Even despite all of the BS Ulfric owns as a character and no matter how marred his legacy will be due to his actions (and inactions), I am glad to see that the man isn't a Terminator and
seems to at least feel some level of concern and shame relating to all that's happened.
When asked by the player character about taking out the Emperor on his visit to Solitude, this is how he answers:
We're ready to march on Solitude, but the Emperor's
cousin is getting married! If royal blood was spilt, all of
Cyrodiil would be up in arms.
We can't afford an all out war with the Empire. So we'll bide our time for now.
While it's good to see that he's got the ability to think ahead to
some extent, it also strikes me as odd that he wouldn't think that his rebellion could very likely have the same effect. It's a huge gamble he's taken by killing Torygg and igniting rebellion, and he indirectly admits as much above. If he's not ready to take on the bulk of the still-rebuilding Empire, what makes anyone think he's able to take on the Dominion with his forces? It's a point that keeps coming up and so many seem to assume that he's the only man in the room who can make it happen and especially after such a candid admission, why is this the case? I'm honestly asking this question out of genuine curiosity, because to me it makes no real sense.

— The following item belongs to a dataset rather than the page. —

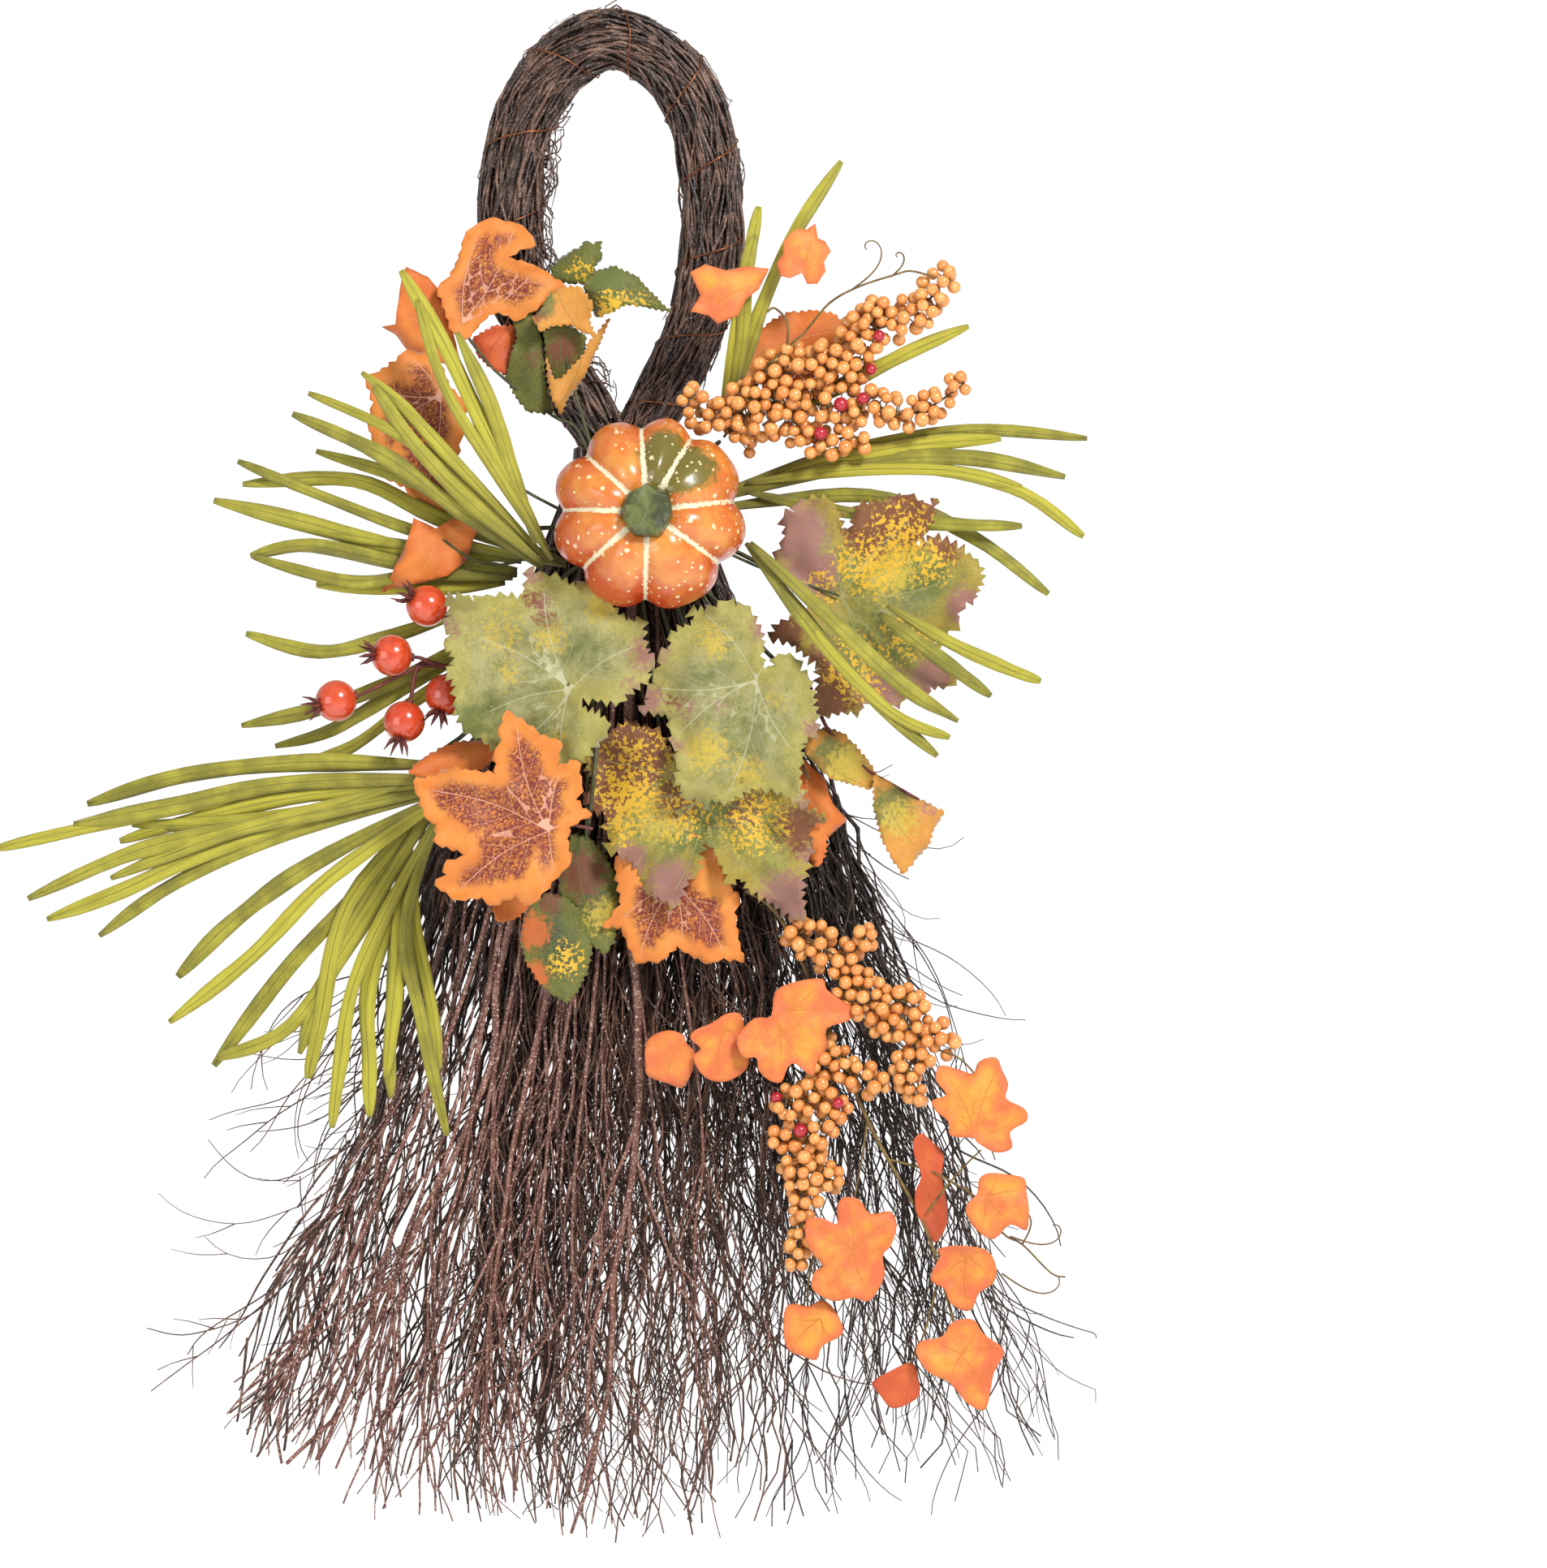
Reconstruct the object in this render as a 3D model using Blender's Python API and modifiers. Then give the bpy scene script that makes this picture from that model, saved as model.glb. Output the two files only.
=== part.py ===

Also, and perhaps more strikingly yet, if and when you meet him in Sovngarde, he's absolutely NOT holding his head high and beating his chest while taking long, masculine swigs of a dead man's drink. Quite the contrary:
Skyrim was betrayed, the blood of her sons spilled in doomed struggle against fate. And so in death, too late, I learn the truth - fed by war, so waxed the power of Alduin, World-Eater - wisdom now useless. By gods' jest in this grim mist together snared, Stormcloak and Imperial, we wander hopeless, waiting for succor.
He's reflective and rather melancholy when he laments the dark folly of warfare the likes of which has so far only succeeded in feeding the great beast Alduin - who is feasting on the souls of his kinsmen. You might have expected him to be overly proud and blustering toward the end, even
past the end in his afterlife. But even he sees the writing on the wall, albeit too late. He acknowledges the loss and even the fact that Nord soldiers of both sides - Stormcloak and Imperial - have found their way to a miserable existence after death in a horrific war. He'll even tell you that "courage is useless" if spoken to additionally.
I imagine that if you got to see Tullius' ghost, he might have similar things to say. After all, that's how I read his actions and his words at the end of the Stormcloak questline, when it's all finished. He laments the obvious victory the Thalmor have scored with the casting of the province into bitter chaos and the subsequent blow to the Empire. Realistically, neither side comes out of the conflict immaculate, even if victorious. And that, again, is what works to make the civil war itself so very tragic. Case in point, even if the policies in Windhelm are of no consequence to you personally, it's pretty hard to maintain that division serves better than efforts at unity in the face of a shared menace like the Thalmor.